Climate, Catholicism and voodoo shaped the city, along with Latin fatalism, languorous hedonism and an atmosphere of poignant and elegant decay. It's no accident that Anne Rice lived there to pen her vampire tales.
And yet, inseparable though they may be, New Orleans has always been more about the dance than about the death. Somewhere in the shade of its majestic live oaks and the shadows of its lacework balconies, among the saxophone riffs in its echoing alleys and the soft magenta glow of its crape myrtles at twilight, the flickering ghosts that haunt New Orleans whisper huskily of sweaty, sensual love and the promise of enduring memory. Even the street names whisper promises: Desire, Amour, Abundance; Pleasure, Treasure and Joy.
It is not comforting to realize that, in the wake of Katrina, bloated bodies are floating on those streets today. But to speak of New Orleans's resilience is simply to cite its history -- a demographic and cultural melting pot of German industry and French and Spanish elitism, of Irish gregariousness and Sicilian emotionalism, of African exuberance and American frontier cussedness that embraces death, too, as a part of life.
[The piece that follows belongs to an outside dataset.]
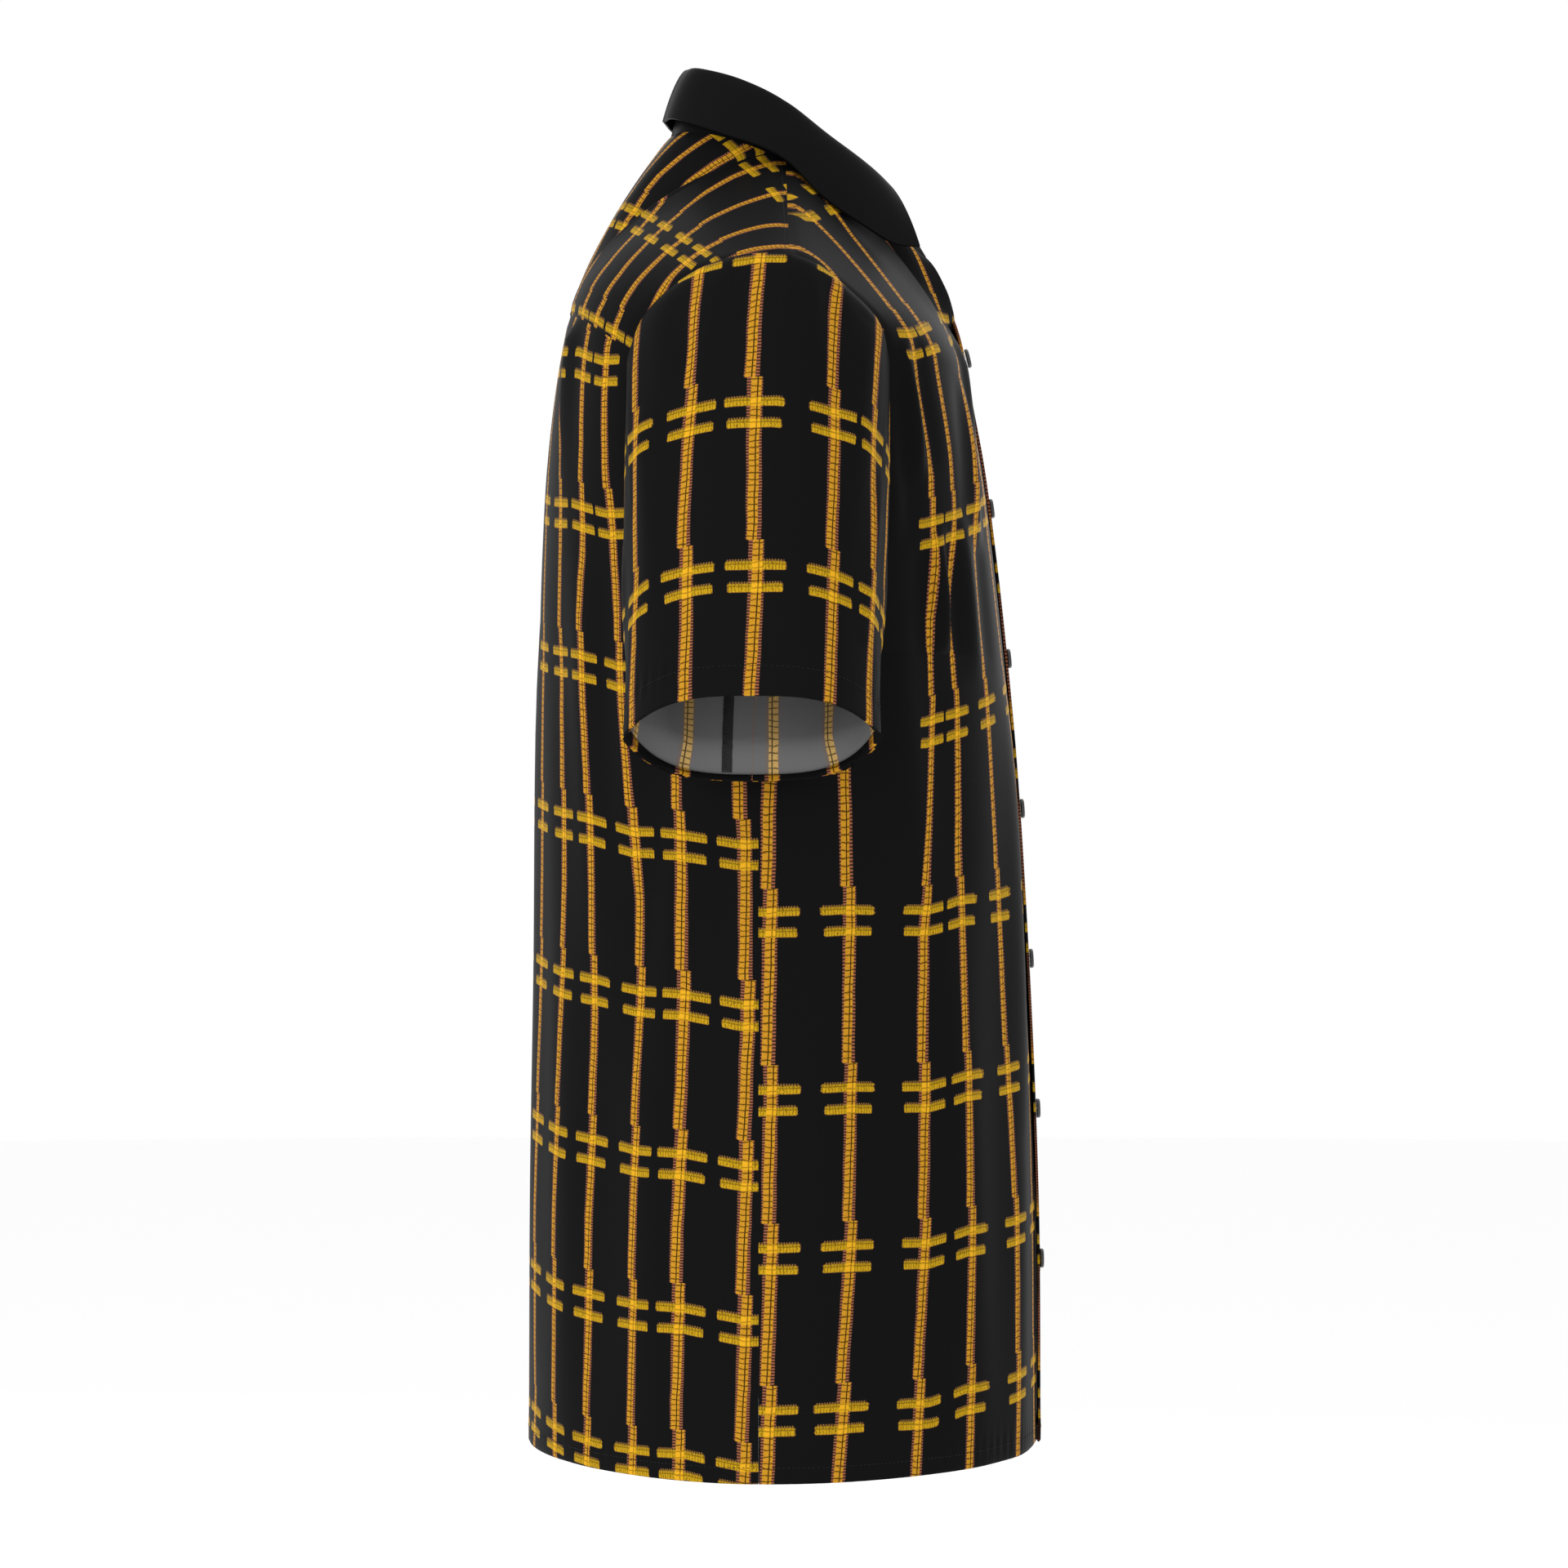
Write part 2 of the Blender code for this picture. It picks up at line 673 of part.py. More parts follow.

Lives, levees and live oaks are merely temporary in any case. Katrina's catastrophes will no more define New Orleans than the Nazi occupation defined Paris, though they may last almost as long.
For those of us lucky enough to have come of age in New Orleans -- even more than for the tourist who falls for her instantly -- the decadent majesty of the city is like a forbidden love. You want desperately to explain the depths of your enchantment, but you know in your heart that others will acknowledge it merely as an easy infatuation or a passing fling. You know they will never awaken at night drunk on the coffee-and-banana fragrance of her docks or the beery sweat of her pre-dawn streets or the humid hum of her streetcar summers. How could they ever understand the depth of your passion?
How could they understand your love for a city in which life itself is an art form and the poorest, least privileged inhabitant a knowledgeable artist?
Thus with children one seeks to inculcate a New Orleanian view of life at the proper age, by carefully introducing the concept of breakfast beignets, jazz lunches and gardenia-scented patio dinners, where they set fire to dessert.
One instructs them to notice the immense cultural difference between the growling, attempted intimidation of street beggars in Washington ("Spare some change?") and the amused, self-confident hustle of New Orleans street people who will bet you $5 they can tell you where you got them shoes. ("On yo FEET!")
This catechism usually works, but not always in the way intended.
One April Sunday afternoon in the French Quarter, you are bemoaning the touristy changes of the city and the decline of its music when you come upon a Dixieland band playing in the middle of Bourbon Street with a musical integrity, artistry and enthusiasm unheard in decades.